Reference Type Cineaste journal
Title Hot Car Films and Cool Individualism, or 'What We Have Here is a Lack of Respect For the Law'
Author(s)Andrew Horton
Volume 8
Issue 4
Page Number 12 - 15
Comments
Horton's article concentrates upon the 'evolution' of the car film, from the motorcycle flicks of the early 50's through to the testosterone-injected, then modern-day stunt films of the late 70's.

Although Horton makes a number of interesting statements about the genre, the article weighs lightly on the theory side of Road Movies and very heavily on a fan's appreciation. Over four pages, this can become quite tiresome, especially considering Horton's concept of the influences behind what he has coined "hot car films" is quite limited and tends to repeat the notion of the road movie being a modernized version of the Western several times too often!
Synopsis
In his article, Horton appropriates his own moniker for Road Movies, 'Hot Car Films', as being a more succinct way of describing car culture in films, as the notion of being simply "...on-the-road is too broad a category.
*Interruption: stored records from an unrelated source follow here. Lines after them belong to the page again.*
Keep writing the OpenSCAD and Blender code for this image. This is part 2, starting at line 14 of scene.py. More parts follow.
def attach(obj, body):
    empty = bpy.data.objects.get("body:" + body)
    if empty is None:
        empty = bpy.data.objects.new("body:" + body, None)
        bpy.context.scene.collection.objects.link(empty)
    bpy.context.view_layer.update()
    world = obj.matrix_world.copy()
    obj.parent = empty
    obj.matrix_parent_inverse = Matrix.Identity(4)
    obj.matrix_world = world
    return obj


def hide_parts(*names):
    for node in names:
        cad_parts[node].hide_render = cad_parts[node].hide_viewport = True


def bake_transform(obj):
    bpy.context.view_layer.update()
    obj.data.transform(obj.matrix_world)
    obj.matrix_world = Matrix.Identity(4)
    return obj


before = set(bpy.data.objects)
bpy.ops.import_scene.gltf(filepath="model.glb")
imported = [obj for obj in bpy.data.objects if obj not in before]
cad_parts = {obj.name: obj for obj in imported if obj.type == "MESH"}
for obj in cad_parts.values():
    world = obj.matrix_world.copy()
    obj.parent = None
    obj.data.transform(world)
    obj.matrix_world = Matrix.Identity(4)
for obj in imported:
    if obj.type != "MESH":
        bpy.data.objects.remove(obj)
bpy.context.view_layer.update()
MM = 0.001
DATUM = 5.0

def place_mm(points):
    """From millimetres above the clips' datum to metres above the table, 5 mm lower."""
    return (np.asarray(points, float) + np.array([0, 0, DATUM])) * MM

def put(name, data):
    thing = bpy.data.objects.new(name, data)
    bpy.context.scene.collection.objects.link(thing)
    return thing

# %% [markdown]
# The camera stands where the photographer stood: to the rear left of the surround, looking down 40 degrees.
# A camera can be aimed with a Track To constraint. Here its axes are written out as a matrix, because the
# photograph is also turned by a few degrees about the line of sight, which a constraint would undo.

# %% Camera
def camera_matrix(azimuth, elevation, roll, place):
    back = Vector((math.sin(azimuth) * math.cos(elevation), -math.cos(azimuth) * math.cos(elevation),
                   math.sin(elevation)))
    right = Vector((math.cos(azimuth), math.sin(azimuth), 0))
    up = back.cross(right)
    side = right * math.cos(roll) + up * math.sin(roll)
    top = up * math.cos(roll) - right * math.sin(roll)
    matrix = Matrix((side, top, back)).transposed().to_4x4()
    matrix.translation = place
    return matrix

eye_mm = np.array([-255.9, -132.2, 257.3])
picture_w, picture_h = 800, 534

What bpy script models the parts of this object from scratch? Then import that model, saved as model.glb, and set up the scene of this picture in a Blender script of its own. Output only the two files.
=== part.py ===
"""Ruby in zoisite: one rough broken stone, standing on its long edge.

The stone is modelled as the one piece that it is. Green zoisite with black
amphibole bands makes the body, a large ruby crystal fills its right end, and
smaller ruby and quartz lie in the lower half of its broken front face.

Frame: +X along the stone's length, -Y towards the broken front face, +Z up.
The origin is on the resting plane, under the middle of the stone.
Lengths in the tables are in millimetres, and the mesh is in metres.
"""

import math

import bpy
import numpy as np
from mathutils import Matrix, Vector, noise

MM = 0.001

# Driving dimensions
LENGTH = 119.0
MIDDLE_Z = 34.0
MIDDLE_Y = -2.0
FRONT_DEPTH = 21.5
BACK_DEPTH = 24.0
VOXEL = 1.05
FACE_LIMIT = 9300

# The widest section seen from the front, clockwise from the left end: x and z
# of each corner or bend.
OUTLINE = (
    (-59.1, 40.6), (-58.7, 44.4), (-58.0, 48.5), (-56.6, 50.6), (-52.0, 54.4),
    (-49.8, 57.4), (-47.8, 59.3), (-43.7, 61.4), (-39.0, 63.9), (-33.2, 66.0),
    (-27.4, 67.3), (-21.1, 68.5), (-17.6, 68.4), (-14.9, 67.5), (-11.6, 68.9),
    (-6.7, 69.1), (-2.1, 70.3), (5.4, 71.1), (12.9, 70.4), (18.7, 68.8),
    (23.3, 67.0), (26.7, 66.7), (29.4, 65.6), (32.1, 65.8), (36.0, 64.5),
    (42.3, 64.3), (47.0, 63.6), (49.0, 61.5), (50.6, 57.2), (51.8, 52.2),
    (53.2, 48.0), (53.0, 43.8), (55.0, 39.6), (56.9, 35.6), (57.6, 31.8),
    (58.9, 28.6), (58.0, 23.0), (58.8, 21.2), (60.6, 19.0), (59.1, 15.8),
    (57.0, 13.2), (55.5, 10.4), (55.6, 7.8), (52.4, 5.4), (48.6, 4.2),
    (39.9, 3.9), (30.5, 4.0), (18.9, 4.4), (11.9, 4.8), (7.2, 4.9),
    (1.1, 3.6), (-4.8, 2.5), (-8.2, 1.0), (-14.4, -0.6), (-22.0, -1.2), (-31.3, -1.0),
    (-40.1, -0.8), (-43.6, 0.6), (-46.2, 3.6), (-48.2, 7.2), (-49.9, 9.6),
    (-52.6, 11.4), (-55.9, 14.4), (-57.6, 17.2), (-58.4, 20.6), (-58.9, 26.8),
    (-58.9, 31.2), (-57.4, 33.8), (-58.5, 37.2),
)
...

Everyone from Odysseus, Don Quixote and Lolita... have been on the road of adventure, or misadventure or spiritual odyssey"(p. 13)

Horton makes the dubious (yet widely held) claim that "hot car films are a particularly American genre... which seems unadaptable to other cultures and landscapes [as for Americans]... cars are motorized for of [their] national psyches"(p 14).

Throughout the article, Horton concentrates on the concept of 'the car as spectacle' in such stunt car films as 'Smokey and the Bandit' and 'Sugarland Express', whereby the primary objective of the films was to outrun everyone, including the police.